Long live Vishvakarma!” That was the signal. The ceremony was over and the festivities could commence. The management of the
factory had arranged for a banquet of meat curry and vegetables, lassi and
puri
, little cakes of fried wheat puffed up into balloons, to be prepared in a nearby kitchen. Beer and palm wine flowed like
water. The alarm system’s loudspeakers poured out a stentorian flood of popular tunes and firecrackers went off on all sides.
Employers and employees gave themselves up to celebration.

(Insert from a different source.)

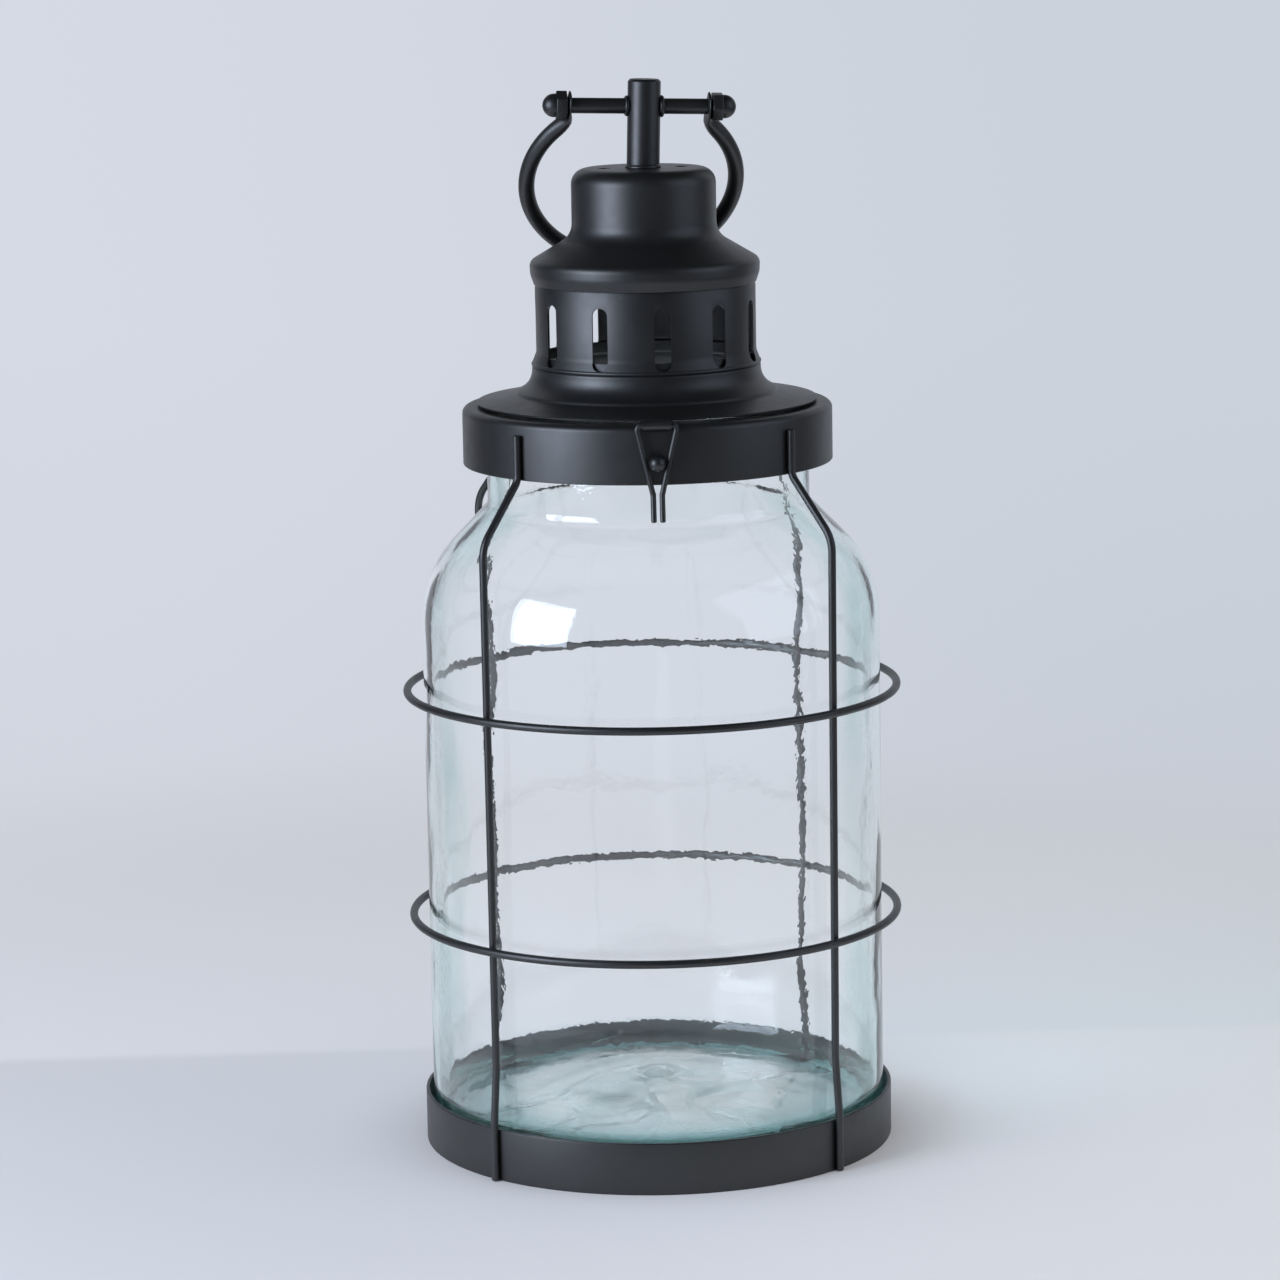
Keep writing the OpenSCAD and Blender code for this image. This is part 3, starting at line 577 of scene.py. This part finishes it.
def slot_angle(i, spread=5.0, drift=6.0):
    """Slots are punched by hand, not quite evenly."""
    even = i * 360 / SLOTS
    a = math.radians(even)
    return even + spread * math.sin(a) - drift * (1 - math.cos(a)) / 2


def slot_tool(angle):
    """A block with round ends, the punch of one vent slot."""
    reach = 30
    let_go()
    bpy.ops.mesh.primitive_circle_add(vertices=32, radius=SLOT_W / 2 * MM, fill_type="NGON",
                                      rotation=(math.pi / 2, 0, 0))
    obj = bpy.context.object
    settle(obj)
    open_up(obj)
    pick_points(obj, lambda p: p.z > 1e-4)
    bpy.ops.transform.translate(value=(0, 0, (SLOT_H - SLOT_W) * MM))
    bpy.ops.mesh.select_all(action="SELECT")
    bpy.ops.mesh.extrude_region_move(TRANSFORM_OT_translate={"value": (0, -reach * MM, 0)})
    bpy.ops.mesh.select_all(action="SELECT")
    bpy.ops.mesh.normals_make_consistent(inside=False)
    let_go()
    return placed(obj, turn_about("Z", angle) @ shift(0, -25, SEAM_Z + 1.2 + SLOT_W / 2))


def make_drum():
    flare, lap, roll = 1.5, 4.2, 0.95
    top = SKIRT_R - LID_T - 0.05
    path = outline([(DRUM_R + flare, SEAM_Z), (DRUM_R + flare, SEAM_Z + 1, 2), (DRUM_R, SEAM_Z + 5, 6),
                    (DRUM_R, SKIRT_Z - 1), (top, SKIRT_Z), (top, SKIRT_Z + lap)])
    drum = turned("vent_drum_slotted", sheet(path, LID_T), 240)
    cut(drum, [slot_tool(TOP_TURN + slot_angle(i)) for i in range(SLOTS)])
    # the foot is rolled over the base's bead
    foot = turned("foot_roll", circle(DRUM_R + roll, SEAM_Z + 0.45, roll, 12), 240)
    drum = join("vent_drum_slotted", [drum, foot])
    soften(drum, 30)
    return belongs(drum, "lid", BLACK, COAT, "vent_drum")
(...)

Like most of those in charge of the beautiful plant, Warren and Betty Woomer were not aware that the occupants of the neighboring
bustees were gathered with similar fervor around the god of tools. There was, after all, an extraordinary concentration of
workers in those areas, too. The workshops belonging to the shoemaker Iqbal, the sari embroiderer Ahmed Bassi and the bicycle
repairman Salar, were just three small links in a whole chain of workplaces in which devotees of Vishvakarma labored in order
to survive. In Jai Prakash and Chola, children supported their families by cutting up sheets of brass to make tools, or dipping
fountain pen caps in chrome baths that gave off noxious fumes. Elsewhere, youngsters slowly poisoned themselves making matches
and firecrackers, handling phosphorous, zinc oxide and asbestos powder. In poorly ventilated workshops that smelled of burning
oil and overheated metal, emaciated men laminated, soldered and fitted pieces of iron-work together. A few paces away from
the spacious house belonging to the Sikh moneylender Pulpul Singh, a dozen men sitting cross-legged made bidis. Nearly all
of them suffered from tuberculosis and thus lacked the strength to pedal a rickshaw or pull a
tilagari
, a hand cart. Provided they did not stop for a single minute, they could roll up to thirteen hundred cigarettes a day. Every
evening a tharagar would come from the town to collect what they had produced. For one thousand bidis, they received twelve
rupees, the price of two kilos of rice.